INSTRUCTION:
Search the records below for the word "from". Pull out each line that has it.

SUPPLIED MATERIAL:
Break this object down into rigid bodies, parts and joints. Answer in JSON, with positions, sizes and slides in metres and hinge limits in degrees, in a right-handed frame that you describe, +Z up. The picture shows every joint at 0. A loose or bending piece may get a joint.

--

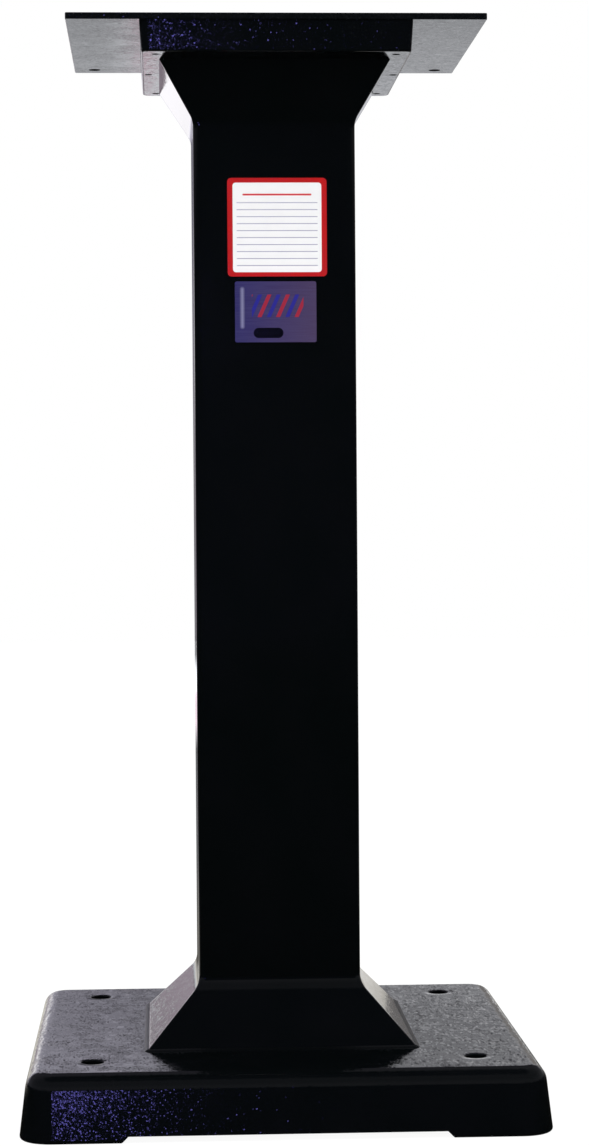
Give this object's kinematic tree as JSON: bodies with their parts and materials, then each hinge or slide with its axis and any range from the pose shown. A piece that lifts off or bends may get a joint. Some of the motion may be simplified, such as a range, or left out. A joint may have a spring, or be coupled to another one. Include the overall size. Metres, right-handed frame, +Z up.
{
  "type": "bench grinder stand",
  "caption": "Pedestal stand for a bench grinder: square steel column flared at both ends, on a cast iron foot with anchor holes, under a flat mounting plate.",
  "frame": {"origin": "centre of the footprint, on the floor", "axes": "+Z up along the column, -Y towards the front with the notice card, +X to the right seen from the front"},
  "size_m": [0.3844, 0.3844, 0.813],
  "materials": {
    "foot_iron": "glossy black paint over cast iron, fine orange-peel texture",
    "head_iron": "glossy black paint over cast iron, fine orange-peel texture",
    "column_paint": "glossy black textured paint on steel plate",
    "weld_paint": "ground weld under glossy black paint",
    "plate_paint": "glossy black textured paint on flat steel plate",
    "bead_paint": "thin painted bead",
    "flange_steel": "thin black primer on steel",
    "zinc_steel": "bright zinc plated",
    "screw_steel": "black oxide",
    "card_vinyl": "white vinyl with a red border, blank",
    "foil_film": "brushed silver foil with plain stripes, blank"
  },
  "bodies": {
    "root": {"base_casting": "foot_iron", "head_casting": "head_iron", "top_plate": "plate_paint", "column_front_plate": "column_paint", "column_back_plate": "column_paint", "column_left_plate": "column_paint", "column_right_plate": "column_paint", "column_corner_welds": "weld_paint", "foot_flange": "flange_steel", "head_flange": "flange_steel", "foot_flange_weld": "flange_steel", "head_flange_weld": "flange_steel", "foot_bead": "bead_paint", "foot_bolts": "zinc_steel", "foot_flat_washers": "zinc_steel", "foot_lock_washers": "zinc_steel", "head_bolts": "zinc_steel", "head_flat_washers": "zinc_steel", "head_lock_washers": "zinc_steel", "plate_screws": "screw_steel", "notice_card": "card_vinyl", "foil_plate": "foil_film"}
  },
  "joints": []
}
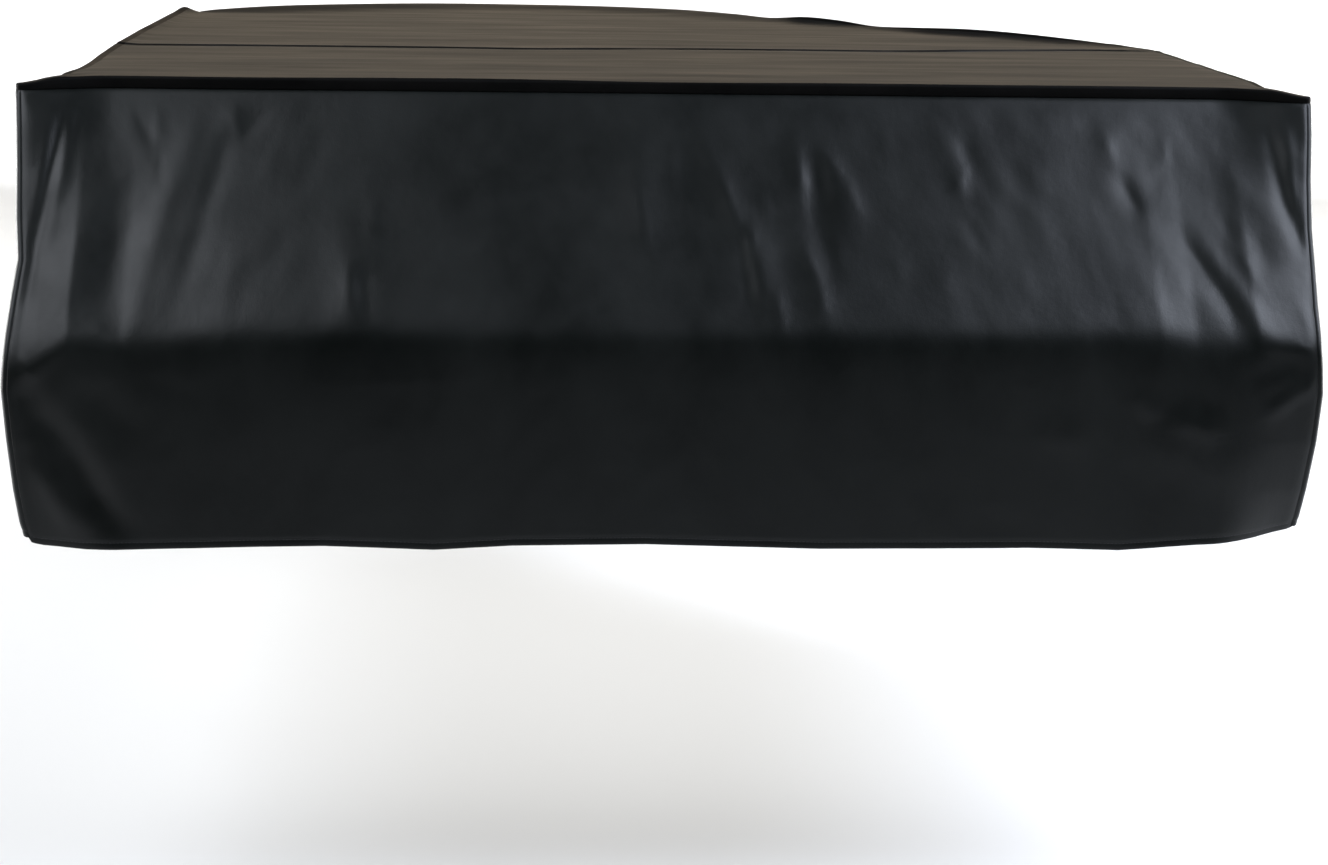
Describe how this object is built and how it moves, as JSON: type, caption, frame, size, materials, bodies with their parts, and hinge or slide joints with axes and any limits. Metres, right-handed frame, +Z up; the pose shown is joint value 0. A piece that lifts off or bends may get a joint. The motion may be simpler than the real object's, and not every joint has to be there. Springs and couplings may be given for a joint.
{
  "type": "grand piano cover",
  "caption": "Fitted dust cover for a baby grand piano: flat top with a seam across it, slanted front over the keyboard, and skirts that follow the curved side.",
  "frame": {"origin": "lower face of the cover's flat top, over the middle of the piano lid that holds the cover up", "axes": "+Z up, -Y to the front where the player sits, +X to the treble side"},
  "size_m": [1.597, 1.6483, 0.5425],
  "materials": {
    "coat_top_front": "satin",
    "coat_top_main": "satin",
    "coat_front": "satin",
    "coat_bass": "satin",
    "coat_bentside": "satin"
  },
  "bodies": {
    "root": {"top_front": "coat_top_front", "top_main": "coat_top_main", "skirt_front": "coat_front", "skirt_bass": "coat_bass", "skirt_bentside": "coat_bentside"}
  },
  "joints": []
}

TASK RESPONSE:
Give this object's kinematic tree as JSON: bodies with their parts and materials, then each hinge or slide with its axis and any range from the pose shown. A piece that lifts off or bends may get a joint. Some of the motion may be simplified, such as a range, or left out. A joint may have a spring, or be coupled to another one. Include the overall size. Metres, right-handed frame, +Z up.
  "frame": {"origin": "centre of the footprint, on the floor", "axes": "+Z up along the column, -Y towards the front with the notice card, +X to the right seen from the front"},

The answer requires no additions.